Considera que um dos problemas do jornalismo também poderá ser o facto de não haver tanto investimento em jornalismo de investigação, mas em tratar assuntos da agenda mediática?

Eu acho que hoje em dia estamos novamente a dar muita atenção ao jornalismo de investigação. Houve uma fase, em Portugal, que havia jornalismo de investigação, quer na imprensa escrita, quer mesmo em televisão, depois estagnou. Foi um formato que foi posto para canto, esse modelo perdeu efetivamente o impacto. Depois as coisas mudaram, hoje em dia temos jornalismo de investigação, a RTP é dos principais promotores disso com alguns programas como o “Sexta às nove”, mas também programas como o “Linha da Frente”. Não acho que a agenda mediática se esteja a sobrepor, acho é que cada um tem o seu tempo e o seu espaço próprios, e acho que nós na RTP estamos a fazer isso muito bem.
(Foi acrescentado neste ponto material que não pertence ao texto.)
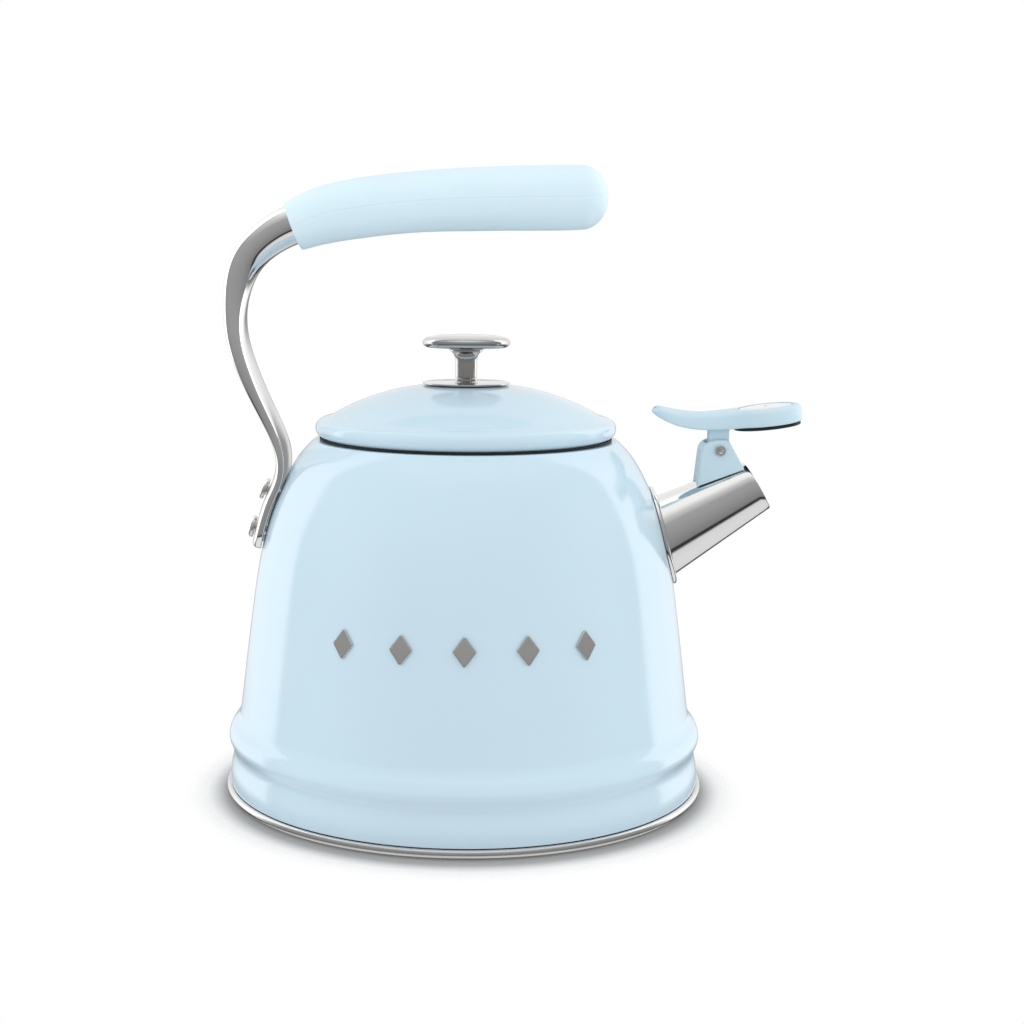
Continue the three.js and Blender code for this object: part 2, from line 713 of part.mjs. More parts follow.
// Stations of the free bar: distance out from the wall at the foot's top, height above the
// foot's top, thickness and width.
const BAR_STATIONS = [
  [-0.7, 22, STRAP_T + 0.4, STRAP_W - 2],
  [4.3, 34, STRAP_T + 1.5, STRAP_W - 4],
  [10.1, 47, STRAP_T + 2.7, STRAP_W - 4],
  [14.5, 60, STRAP_T + 3.9, STRAP_W - 7],
  [15.5, 72, BAR_D - 6.8, BAR_D + 4.6],
  [13.9, 83.4, BAR_D - 3.9, BAR_D + 1.6],
  [10, 92.3, BAR_D - 2, BAR_D + 0.2],
  [2.8, 99.1, BAR_D - 1.3, BAR_D + 0.1],
  [-5.6, 104.2, BAR_D, BAR_D],
  [-18.1, 107.9, BAR_D - 0.6, BAR_D - 0.6],
  [-33.1, 111, BAR_D - 1.4, BAR_D - 1.4],
  [-54, 113.4, BAR_D - 1.4, BAR_D - 1.4],
  [-80, 114.7, BAR_D - 1.4, BAR_D - 1.4],
];
// Stations of the grip, in the same terms.
const GRIP_STATIONS = [
  [-7.2, 103.8, BAR_D + 3.6],
  [-18.1, 107.9, BAR_D + 6.2],
  [-33.1, 111, BAR_D + 7.4],
  [-54, 113.4, BAR_D + 7.7],
  [-80, 114.7, BAR_D + 8.8],
  [-109, 115.3, BAR_D + 9.3],
  [-117.5, 115.5, BAR_D + 8.9],
];
const GRIP_END_R = 10.2; // length of the grip's domed end

const FOOT_TOP_Z = SEAT_Z + FOOT_TOP;
const HANDLE_WALL_R = wallRadius(FOOT_TOP_Z);

// Station list as smooth curves: one of places, one of sizes at the same steps.
function stationCurves(stations) {
  const places = stations.map(([out, up]) => at(-HANDLE_WALL_R - out, FOOT_TOP_Z + up));
  const sizes = stations.map(([, , thick, wide]) => new THREE.Vector3(thick, wide ?? thick, 0));
  return [new THREE.CatmullRomCurve3(places), new THREE.CatmullRomCurve3(sizes)];
}

// Ring round a point of the handle's line: an ellipse that squares up as it flattens, with its
// edges bowed towards the vessel by a distance.
function barRing(place, way, thick, wide, bow, count) {
  const up = at(-way.z, way.x);
  const squareness = THREE.MathUtils.clamp(2 + (wide / thick - 1) * 0.45, 2, 4.5);
  return Array.from({ length: count }, (_, i) => {
    const angle = (2 * Math.PI * i) / count;
    const power = (value) => Math.sign(value) * Math.abs(value) ** (2 / squareness);
    const side = power(Math.cos(angle));
    const lift = (power(Math.sin(angle)) * thick) / 2 - bow * side * side;
    return place.clone().addScaledVector(up, lift).setY((side * wide) / 2);
  });
}

// Bar stations of the foot, which lies on the wall, from its lower end up.
function footStations() {
  const heights = [FOOT_END, (FOOT_END + FOOT_TOP) / 2, FOOT_TOP];
  return heights.map((up) => {
    const height = SEAT_Z + up;
    const tilt = wallTilt(height);
    const lift = FIT + FOOT_SLACK + STRAP_T / 2;
    const out = wallRadius(height) + lift * Math.cos(tilt) - HANDLE_WALL_R;
    return [out, height + lift * Math.sin(tilt) - FOOT_TOP_Z, STRAP_T, STRAP_W];
  });
}

// Bar stations of the neck, where the bar draws away from the wall: distance out from the wall
// at their own height, and height above the foot's top.
function neckStations() {
  const clearances = [[2.7, 7], [4.9, 14]];
  return clearances.map(([clear, up]) => (
    [wallRadius(FOOT_TOP_Z + up) + clear - HANDLE_WALL_R, up, STRAP_T, STRAP_W]
  ));
}

function handleBar() {
  const stations = [...footStations(), ...neckStations(), ...BAR_STATIONS];
  const [places, sizes] = stationCurves(stations);
  const steps = (stations.length - 1) * 2;
  const fullBow = (STRAP_W / 2) ** 2 / (2 * HANDLE_WALL_R);
  const rings = Array.from({ length: steps + 1 }, (_, i) => {
    const share = i / steps;
    const place = places.getPoint(share);
    const size = sizes.getPoint(share);
    const free = THREE.MathUtils.smoothstep(place.z, FOOT_TOP_Z + 4, FOOT_TOP_Z + 44);
    return barRing(place, places.getTangent(share), size.x, size.y, fullBow * (1 - free), 16);
  });
  return cut(lofted(rings), ...RIVETS_UP.map(rivetHole));
}

// Skin of the grip, or of the bar inside it grown by the fit.
function gripSkin() {
  const [places, sizes] = stationCurves(GRIP_STATIONS);
  const steps = (GRIP_STATIONS.length - 1) * 2;
  const rings = Array.from({ length: steps + 1 }, (_, i) => {
    const height = sizes.getPoint(i / steps).x;
    const way = places.getTangent(i / steps);
    return barRing(places.getPoint(i / steps), way, height, height * GRIP_WIDEN, 0, 18);
  });
  const end = places.getPoint(1);
  const way = places.getTangent(1);
  const endH = sizes.getPoint(1).x;
  for (const angle of [25, 48, 68, 84]) {
    const turn = THREE.MathUtils.degToRad(angle);
    const place = end.clone().addScaledVector(way, GRIP_END_R * Math.sin(turn));
    const height = endH * Math.cos(turn);
    rings.push(barRing(place, way, height, height * GRIP_WIDEN, 0, 18));
  }
  return lofted(rings);
}

function grip() {
  const inner = BAR_STATIONS.slice(-6).map(([out, up, thick, wide]) => (
    [out, up, thick + 2 * FIT, wide + 2 * FIT]
  ));
  const [places, sizes] = stationCurves(inner);
  const steps = (inner.length - 1) * 2;
  const rings = Array.from({ length: steps + 1 }, (_, i) => {
    const size = sizes.getPoint(i / steps);
    const place = places.getPoint(i / steps);
    return barRing(place, places.getTangent(i / steps), size.x, size.y, 0, 16);
  });
  const past = places.getPoint(1).addScaledVector(places.getTangent(1), 2 * FIT);
  const last = sizes.getPoint(1);
  rings.push(barRing(past, places.getTangent(1), last.x, last.y, 0, 16));
  return cut(gripSkin(), lofted(rings));
}

// Rivet with a domed outer head and a flatter head formed inside the vessel.
function rivet(up) {
  const way = rivetWay(up);
  const outFace = STRAP_T + FOOT_SLACK + 2 * FIT + HEAD_SLACK;
  const inFace = -WALL - BACKING_T - 2 * FIT - 2 * HEAD_SLACK;
  const outline = [
    [0, inFace - 1.6],
    [RIVET_HEAD_R - 1.6, inFace - 1.4],
    [RIVET_HEAD_R - 0.5, inFace - 0.8],
    [RIVET_HEAD_R - 0.5, inFace],
    [RIVET_R, inFace],
    [RIVET_R, outFace],
    [RIVET_HEAD_R, outFace],
    [RIVET_HEAD_R, outFace + RIVET_HEAD_H * 0.35],
    [RIVET_HEAD_R * 0.8, outFace + RIVET_HEAD_H * 0.75],
    [RIVET_HEAD_R * 0.45, outFace + RIVET_HEAD_H],
    [0, outFace + RIVET_HEAD_H],
  ];
  const points = outline.map(([r, z]) => new THREE.Vector2(r, z));
  const turn = new THREE.Quaternion().setFromUnitVectors(new THREE.Vector3(0, 1, 0), way);
  const place = rivetPlace(up);
  const geometry = new THREE.LatheGeometry(points, SMALL_SIDES).applyQuaternion(turn);
  return solid(geometry.translate(place.x, place.y, place.z));
}

// Plate inside the vessel that spreads the load of both rivets.
function rivetBacking() {
  const [upper, lower] = RIVETS_UP;
  const top = SEAT_Z + upper + 7;
  const bottom = SEAT_Z + lower - 7;
  const slab = new THREE.BoxGeometry(60, 18, top - bottom);
  slab.translate(-HANDLE_WALL_R, 0, (top + bottom) / 2);
  const near = -WALL - FIT - HEAD_SLACK;
  const sheet = wallSheet(near - BACKING_T, near).intersect(solid(slab));
  return cut(sheet, ...RIVETS_UP.map(rivetHole));
}

// ---- Assembly ----

const kettle = new THREE.Group();
kettle.add(
  named('body_shell', bodyShell(), enamel),
  named('base_pan', basePan(), polishedSteel),
  named('base_core', baseCore(), aluminium),
  named('base_cap', baseCap(), brushedSteel),
);
for (let i = 0; i < STUD_COUNT; i += 1) {
  const turn = (i - (STUD_COUNT - 1) / 2) * STUD_PITCH;
  kettle.add(named(`trim_stud_${i + 1}`, trimStud(turn), brushedSteel));
}
kettle.add(
  named('lid_shell', lidShell(), enamel),
  named('lid_pan', lidPan(), brushedSteel),
  named('lid_gasket', lidGasket(), blackRubber),
  named('knob_plate', knobPlate(), polishedSteel),
  named('knob_collar', knobCollar(), polishedSteel),
  named('knob_stem', knobStem(), polishedSteel),
  named('knob_cap', knobCap(), polishedSteel),
  named('knob_washer', knobWasher(), brushedSteel),
  named('knob_screw', knobScrew(), brushedSteel),
  named('spout_tube', spoutTube(), polishedSteel),
  named('spout_flange', spoutFlange(), polishedSteel),
  named('whistle_bracket', whistleBracket(), bluePlastic),
  named('pivot_pin', pivotPin(), brushedSteel),
  whistleSet(),
  named('handle_bar', handleBar(), polishedSteel),
  named('grip', grip(), bluePlastic),
  named('rivet_upper', rivet(RIVETS_UP[0]), brushedSteel),
  named('rivet_lower', rivet(RIVETS_UP[1]), brushedSteel),
  named('rivet_backing', rivetBacking(), brushedSteel),
);

export default kettle;
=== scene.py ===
"""Stovetop whistling kettle: the finished pieces, their materials, and the stage.

Lengths in the piece functions are millimetres in the kettle's own frame, with +Z up, the spout
along +X and the origin at the centre of the underside. Meshes are written in metres.
"""
import json
import math

import bmesh
import bpy
import numpy as np
from bpy.props import FloatProperty, FloatVectorProperty, IntProperty, PointerProperty
from mathutils import Matrix, Vector


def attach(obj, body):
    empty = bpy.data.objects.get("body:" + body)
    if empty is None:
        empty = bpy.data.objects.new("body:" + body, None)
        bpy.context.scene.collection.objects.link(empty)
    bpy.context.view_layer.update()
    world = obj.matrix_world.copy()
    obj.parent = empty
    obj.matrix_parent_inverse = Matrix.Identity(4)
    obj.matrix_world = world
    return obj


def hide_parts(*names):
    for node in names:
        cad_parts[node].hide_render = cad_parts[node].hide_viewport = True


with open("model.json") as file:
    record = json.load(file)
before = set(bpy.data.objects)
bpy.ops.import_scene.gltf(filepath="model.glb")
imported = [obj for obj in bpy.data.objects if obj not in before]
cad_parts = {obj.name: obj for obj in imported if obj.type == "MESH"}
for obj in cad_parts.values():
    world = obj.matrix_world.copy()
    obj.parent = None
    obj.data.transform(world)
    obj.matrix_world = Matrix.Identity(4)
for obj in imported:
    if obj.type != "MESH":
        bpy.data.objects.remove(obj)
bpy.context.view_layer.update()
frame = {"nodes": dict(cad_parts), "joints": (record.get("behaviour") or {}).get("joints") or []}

bl_info = {
    "name": "Whistling Kettle",
    "version": (1, 0, 0),
    "blender": (4, 5, 0),
    "location": "View3D > Sidebar > Kettle",
    "description": "Builds an enamelled stovetop kettle with a hinged whistle",
    "category": "Add Mesh",
}

MM = 0.001
JOINTS = {joint["name"]: joint for joint in frame["joints"]}
PIVOT = [value / MM for value in JOINTS["whistle_flip"]["pos_m"]]

FIT = 0.3
SPOUT_RISE = math.radians(29)
MOUTH_RISE = math.radians(31)
DISC_TILT = math.radians(7)


# ---- Settings ----

def length(name, default, description, low=0.0001):
    """A length property in metres."""
    return FloatProperty(
        name=name, description=description, default=default, min=low, precision=5, unit="LENGTH")


def colour(name, default, description):
    """A colour property, as linear red, green and blue."""
    return FloatVectorProperty(
        name=name, description=description, default=default, size=3, min=0, max=1,
        subtype="COLOR")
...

O jornalismo poderá acabar?

Não, o jornalismo nunca vai acabar, não, não vai. Não é à toa que, por vezes, se diz que é o terceiro ou quarto poder, não é por uma questão de poder, é pela necessidade que as pessoas têm de saber o que aconteceu. É uma das formas básicas de termos acesso à nossa própria liberdade, de percebermos se a nossa democracia está a funcionar. Por isso, é que a imprensa evoluiu durante estes anos todos, o papel que teve ao longos dos anos foi-se alterando: antes com a Monarquia, depois com a República, a evolução dentro da República, o chegarmos ao ponto de termos a censura da forma como tivemos e depois toda a evolução que se deu com o 25 de abril, a abertura que teve e que fez com que as pessoas se sentissem logo de maneira diferente. Isto faz com que as pessoas percebam a importância do jornalismo.

Atrevo-me mesmo a dizer que não é uma das profissões em risco de extinção, tem riscos sim, mas são os riscos de adaptação e transformação para acompanhar os tempos, mas de extinção não.